BEGIN DATASET EXCERPT

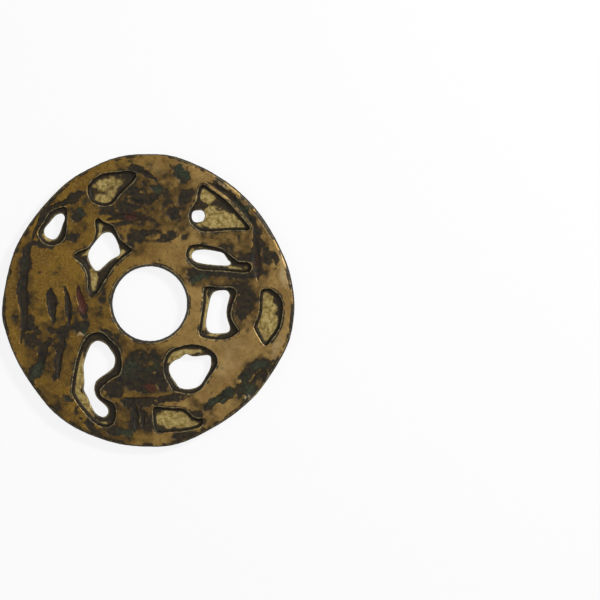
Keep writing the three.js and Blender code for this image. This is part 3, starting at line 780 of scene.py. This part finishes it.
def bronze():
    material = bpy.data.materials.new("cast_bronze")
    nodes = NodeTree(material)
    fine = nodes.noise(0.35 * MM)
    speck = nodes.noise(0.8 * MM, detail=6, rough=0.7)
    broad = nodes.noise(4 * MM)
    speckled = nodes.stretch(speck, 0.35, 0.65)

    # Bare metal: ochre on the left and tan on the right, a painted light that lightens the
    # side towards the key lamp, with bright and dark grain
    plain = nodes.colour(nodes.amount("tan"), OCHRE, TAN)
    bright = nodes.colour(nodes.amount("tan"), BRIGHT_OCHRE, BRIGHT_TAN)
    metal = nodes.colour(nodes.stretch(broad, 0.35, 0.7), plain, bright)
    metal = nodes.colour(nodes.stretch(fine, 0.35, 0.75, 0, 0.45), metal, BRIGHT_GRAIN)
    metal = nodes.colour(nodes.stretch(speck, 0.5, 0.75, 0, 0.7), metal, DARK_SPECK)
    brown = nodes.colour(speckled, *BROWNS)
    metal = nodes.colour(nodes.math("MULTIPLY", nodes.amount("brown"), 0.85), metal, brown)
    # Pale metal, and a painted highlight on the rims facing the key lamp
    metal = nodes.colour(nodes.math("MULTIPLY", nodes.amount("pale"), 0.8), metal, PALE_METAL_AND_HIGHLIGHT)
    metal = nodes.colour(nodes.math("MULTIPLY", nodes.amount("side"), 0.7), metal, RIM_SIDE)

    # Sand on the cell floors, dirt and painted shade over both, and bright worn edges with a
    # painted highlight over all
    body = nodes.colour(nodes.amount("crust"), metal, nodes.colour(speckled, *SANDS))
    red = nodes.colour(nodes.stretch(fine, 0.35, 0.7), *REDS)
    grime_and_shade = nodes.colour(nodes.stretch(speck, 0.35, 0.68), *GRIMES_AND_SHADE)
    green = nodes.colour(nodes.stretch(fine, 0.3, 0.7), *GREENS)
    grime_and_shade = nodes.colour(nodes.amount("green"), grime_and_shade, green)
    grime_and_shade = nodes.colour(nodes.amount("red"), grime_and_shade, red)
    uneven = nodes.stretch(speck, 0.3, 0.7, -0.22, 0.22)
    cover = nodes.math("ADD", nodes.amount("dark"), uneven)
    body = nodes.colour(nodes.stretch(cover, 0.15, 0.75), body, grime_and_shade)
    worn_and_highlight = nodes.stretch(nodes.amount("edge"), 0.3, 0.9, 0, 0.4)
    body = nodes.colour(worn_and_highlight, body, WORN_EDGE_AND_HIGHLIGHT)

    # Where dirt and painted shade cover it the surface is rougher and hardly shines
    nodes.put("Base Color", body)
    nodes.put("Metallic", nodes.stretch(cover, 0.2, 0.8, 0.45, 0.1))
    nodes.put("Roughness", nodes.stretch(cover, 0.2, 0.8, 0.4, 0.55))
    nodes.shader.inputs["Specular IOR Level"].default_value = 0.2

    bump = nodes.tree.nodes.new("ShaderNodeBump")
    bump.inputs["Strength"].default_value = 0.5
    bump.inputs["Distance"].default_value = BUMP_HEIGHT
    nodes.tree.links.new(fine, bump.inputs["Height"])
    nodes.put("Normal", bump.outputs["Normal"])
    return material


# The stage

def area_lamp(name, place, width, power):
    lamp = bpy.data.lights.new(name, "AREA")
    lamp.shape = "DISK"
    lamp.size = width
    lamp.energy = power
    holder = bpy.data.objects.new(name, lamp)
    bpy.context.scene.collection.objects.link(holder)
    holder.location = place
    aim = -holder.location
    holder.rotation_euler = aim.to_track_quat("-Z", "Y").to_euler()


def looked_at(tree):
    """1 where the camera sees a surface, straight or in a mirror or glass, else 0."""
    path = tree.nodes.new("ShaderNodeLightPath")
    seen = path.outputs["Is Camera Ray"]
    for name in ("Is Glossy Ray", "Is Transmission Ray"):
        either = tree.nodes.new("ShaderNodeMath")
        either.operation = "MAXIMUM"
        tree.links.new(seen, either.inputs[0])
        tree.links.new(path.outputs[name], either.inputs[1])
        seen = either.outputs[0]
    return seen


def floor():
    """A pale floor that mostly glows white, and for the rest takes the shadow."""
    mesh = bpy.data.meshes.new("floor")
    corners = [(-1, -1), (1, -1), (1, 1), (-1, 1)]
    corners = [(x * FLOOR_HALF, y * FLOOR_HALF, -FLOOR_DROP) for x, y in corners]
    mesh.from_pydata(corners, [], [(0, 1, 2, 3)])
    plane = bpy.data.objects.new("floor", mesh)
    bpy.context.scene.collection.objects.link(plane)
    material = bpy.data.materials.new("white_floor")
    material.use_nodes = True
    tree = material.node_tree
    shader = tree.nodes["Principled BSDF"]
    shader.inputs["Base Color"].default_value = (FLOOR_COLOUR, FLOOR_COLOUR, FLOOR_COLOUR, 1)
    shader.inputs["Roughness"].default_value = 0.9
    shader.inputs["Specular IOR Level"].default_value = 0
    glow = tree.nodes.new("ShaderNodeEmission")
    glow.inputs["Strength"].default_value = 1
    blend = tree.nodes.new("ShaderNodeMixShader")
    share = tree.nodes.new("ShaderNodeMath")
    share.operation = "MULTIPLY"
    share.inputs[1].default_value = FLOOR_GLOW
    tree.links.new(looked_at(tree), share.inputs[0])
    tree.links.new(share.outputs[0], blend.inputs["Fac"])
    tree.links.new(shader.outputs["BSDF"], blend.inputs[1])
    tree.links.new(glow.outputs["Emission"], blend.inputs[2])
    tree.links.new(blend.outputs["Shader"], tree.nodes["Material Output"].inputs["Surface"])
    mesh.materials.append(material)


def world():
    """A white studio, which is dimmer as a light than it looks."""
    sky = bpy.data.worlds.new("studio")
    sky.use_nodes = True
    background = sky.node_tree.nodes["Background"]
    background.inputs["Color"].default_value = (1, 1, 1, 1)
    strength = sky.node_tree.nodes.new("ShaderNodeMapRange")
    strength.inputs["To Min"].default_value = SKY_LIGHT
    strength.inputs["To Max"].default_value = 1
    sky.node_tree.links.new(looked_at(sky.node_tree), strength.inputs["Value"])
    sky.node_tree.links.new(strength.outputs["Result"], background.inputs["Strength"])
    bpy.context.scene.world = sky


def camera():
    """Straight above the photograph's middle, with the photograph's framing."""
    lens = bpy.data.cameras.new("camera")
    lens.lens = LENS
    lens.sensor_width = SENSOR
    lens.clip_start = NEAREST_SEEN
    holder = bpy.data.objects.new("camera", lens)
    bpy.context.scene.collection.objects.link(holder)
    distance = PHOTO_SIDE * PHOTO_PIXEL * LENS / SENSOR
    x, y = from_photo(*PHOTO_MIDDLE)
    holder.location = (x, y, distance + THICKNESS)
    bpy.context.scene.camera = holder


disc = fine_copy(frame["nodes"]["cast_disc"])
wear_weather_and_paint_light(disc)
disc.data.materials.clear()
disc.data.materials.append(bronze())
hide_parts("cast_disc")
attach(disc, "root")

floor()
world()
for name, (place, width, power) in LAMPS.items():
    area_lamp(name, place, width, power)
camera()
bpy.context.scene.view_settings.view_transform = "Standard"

END DATASET EXCERPT

### [THE TASK]
Hand back the material above in full, exactly as written.

### [WORKED ANSWER]
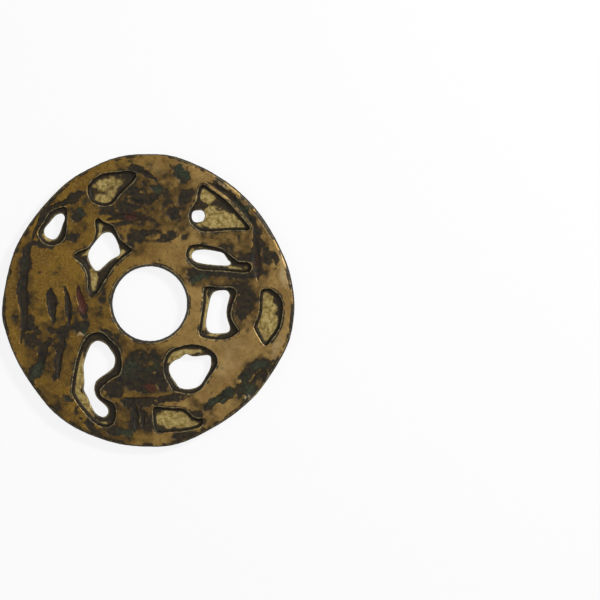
Keep writing the three.js and Blender code for this image. This is part 3, starting at line 780 of scene.py. This part finishes it.
def bronze():
    material = bpy.data.materials.new("cast_bronze")
    nodes = NodeTree(material)
    fine = nodes.noise(0.35 * MM)
    speck = nodes.noise(0.8 * MM, detail=6, rough=0.7)
    broad = nodes.noise(4 * MM)
    speckled = nodes.stretch(speck, 0.35, 0.65)

    # Bare metal: ochre on the left and tan on the right, a painted light that lightens the
    # side towards the key lamp, with bright and dark grain
    plain = nodes.colour(nodes.amount("tan"), OCHRE, TAN)
    bright = nodes.colour(nodes.amount("tan"), BRIGHT_OCHRE, BRIGHT_TAN)
    metal = nodes.colour(nodes.stretch(broad, 0.35, 0.7), plain, bright)
    metal = nodes.colour(nodes.stretch(fine, 0.35, 0.75, 0, 0.45), metal, BRIGHT_GRAIN)
    metal = nodes.colour(nodes.stretch(speck, 0.5, 0.75, 0, 0.7), metal, DARK_SPECK)
    brown = nodes.colour(speckled, *BROWNS)
    metal = nodes.colour(nodes.math("MULTIPLY", nodes.amount("brown"), 0.85), metal, brown)
    # Pale metal, and a painted highlight on the rims facing the key lamp
    metal = nodes.colour(nodes.math("MULTIPLY", nodes.amount("pale"), 0.8), metal, PALE_METAL_AND_HIGHLIGHT)
    metal = nodes.colour(nodes.math("MULTIPLY", nodes.amount("side"), 0.7), metal, RIM_SIDE)

    # Sand on the cell floors, dirt and painted shade over both, and bright worn edges with a
    # painted highlight over all
    body = nodes.colour(nodes.amount("crust"), metal, nodes.colour(speckled, *SANDS))
    red = nodes.colour(nodes.stretch(fine, 0.35, 0.7), *REDS)
    grime_and_shade = nodes.colour(nodes.stretch(speck, 0.35, 0.68), *GRIMES_AND_SHADE)
    green = nodes.colour(nodes.stretch(fine, 0.3, 0.7), *GREENS)
    grime_and_shade = nodes.colour(nodes.amount("green"), grime_and_shade, green)
    grime_and_shade = nodes.colour(nodes.amount("red"), grime_and_shade, red)
    uneven = nodes.stretch(speck, 0.3, 0.7, -0.22, 0.22)
    cover = nodes.math("ADD", nodes.amount("dark"), uneven)
    body = nodes.colour(nodes.stretch(cover, 0.15, 0.75), body, grime_and_shade)
    worn_and_highlight = nodes.stretch(nodes.amount("edge"), 0.3, 0.9, 0, 0.4)
    body = nodes.colour(worn_and_highlight, body, WORN_EDGE_AND_HIGHLIGHT)

    # Where dirt and painted shade cover it the surface is rougher and hardly shines
    nodes.put("Base Color", body)
    nodes.put("Metallic", nodes.stretch(cover, 0.2, 0.8, 0.45, 0.1))
    nodes.put("Roughness", nodes.stretch(cover, 0.2, 0.8, 0.4, 0.55))
    nodes.shader.inputs["Specular IOR Level"].default_value = 0.2

    bump = nodes.tree.nodes.new("ShaderNodeBump")
    bump.inputs["Strength"].default_value = 0.5
    bump.inputs["Distance"].default_value = BUMP_HEIGHT
    nodes.tree.links.new(fine, bump.inputs["Height"])
    nodes.put("Normal", bump.outputs["Normal"])
    return material


# The stage

def area_lamp(name, place, width, power):
    lamp = bpy.data.lights.new(name, "AREA")
    lamp.shape = "DISK"
    lamp.size = width
    lamp.energy = power
    holder = bpy.data.objects.new(name, lamp)
    bpy.context.scene.collection.objects.link(holder)
    holder.location = place
    aim = -holder.location
    holder.rotation_euler = aim.to_track_quat("-Z", "Y").to_euler()


def looked_at(tree):
    """1 where the camera sees a surface, straight or in a mirror or glass, else 0."""
    path = tree.nodes.new("ShaderNodeLightPath")
    seen = path.outputs["Is Camera Ray"]
    for name in ("Is Glossy Ray", "Is Transmission Ray"):
        either = tree.nodes.new("ShaderNodeMath")
        either.operation = "MAXIMUM"
        tree.links.new(seen, either.inputs[0])
        tree.links.new(path.outputs[name], either.inputs[1])
        seen = either.outputs[0]
    return seen


def floor():
    """A pale floor that mostly glows white, and for the rest takes the shadow."""
    mesh = bpy.data.meshes.new("floor")
    corners = [(-1, -1), (1, -1), (1, 1), (-1, 1)]
    corners = [(x * FLOOR_HALF, y * FLOOR_HALF, -FLOOR_DROP) for x, y in corners]
    mesh.from_pydata(corners, [], [(0, 1, 2, 3)])
    plane = bpy.data.objects.new("floor", mesh)
    bpy.context.scene.collection.objects.link(plane)
    material = bpy.data.materials.new("white_floor")
    material.use_nodes = True
    tree = material.node_tree
    shader = tree.nodes["Principled BSDF"]
    shader.inputs["Base Color"].default_value = (FLOOR_COLOUR, FLOOR_COLOUR, FLOOR_COLOUR, 1)
    shader.inputs["Roughness"].default_value = 0.9
    shader.inputs["Specular IOR Level"].default_value = 0
    glow = tree.nodes.new("ShaderNodeEmission")
    glow.inputs["Strength"].default_value = 1
    blend = tree.nodes.new("ShaderNodeMixShader")
    share = tree.nodes.new("ShaderNodeMath")
    share.operation = "MULTIPLY"
    share.inputs[1].default_value = FLOOR_GLOW
    tree.links.new(looked_at(tree), share.inputs[0])
    tree.links.new(share.outputs[0], blend.inputs["Fac"])
    tree.links.new(shader.outputs["BSDF"], blend.inputs[1])
    tree.links.new(glow.outputs["Emission"], blend.inputs[2])
    tree.links.new(blend.outputs["Shader"], tree.nodes["Material Output"].inputs["Surface"])
    mesh.materials.append(material)


def world():
    """A white studio, which is dimmer as a light than it looks."""
    sky = bpy.data.worlds.new("studio")
    sky.use_nodes = True
    background = sky.node_tree.nodes["Background"]
    background.inputs["Color"].default_value = (1, 1, 1, 1)
    strength = sky.node_tree.nodes.new("ShaderNodeMapRange")
    strength.inputs["To Min"].default_value = SKY_LIGHT
    strength.inputs["To Max"].default_value = 1
    sky.node_tree.links.new(looked_at(sky.node_tree), strength.inputs["Value"])
    sky.node_tree.links.new(strength.outputs["Result"], background.inputs["Strength"])
    bpy.context.scene.world = sky


def camera():
    """Straight above the photograph's middle, with the photograph's framing."""
    lens = bpy.data.cameras.new("camera")
    lens.lens = LENS
    lens.sensor_width = SENSOR
    lens.clip_start = NEAREST_SEEN
    holder = bpy.data.objects.new("camera", lens)
    bpy.context.scene.collection.objects.link(holder)
    distance = PHOTO_SIDE * PHOTO_PIXEL * LENS / SENSOR
    x, y = from_photo(*PHOTO_MIDDLE)
    holder.location = (x, y, distance + THICKNESS)
    bpy.context.scene.camera = holder


disc = fine_copy(frame["nodes"]["cast_disc"])
wear_weather_and_paint_light(disc)
disc.data.materials.clear()
disc.data.materials.append(bronze())
hide_parts("cast_disc")
attach(disc, "root")

floor()
world()
for name, (place, width, power) in LAMPS.items():
    area_lamp(name, place, width, power)
camera()
bpy.context.scene.view_settings.view_transform = "Standard"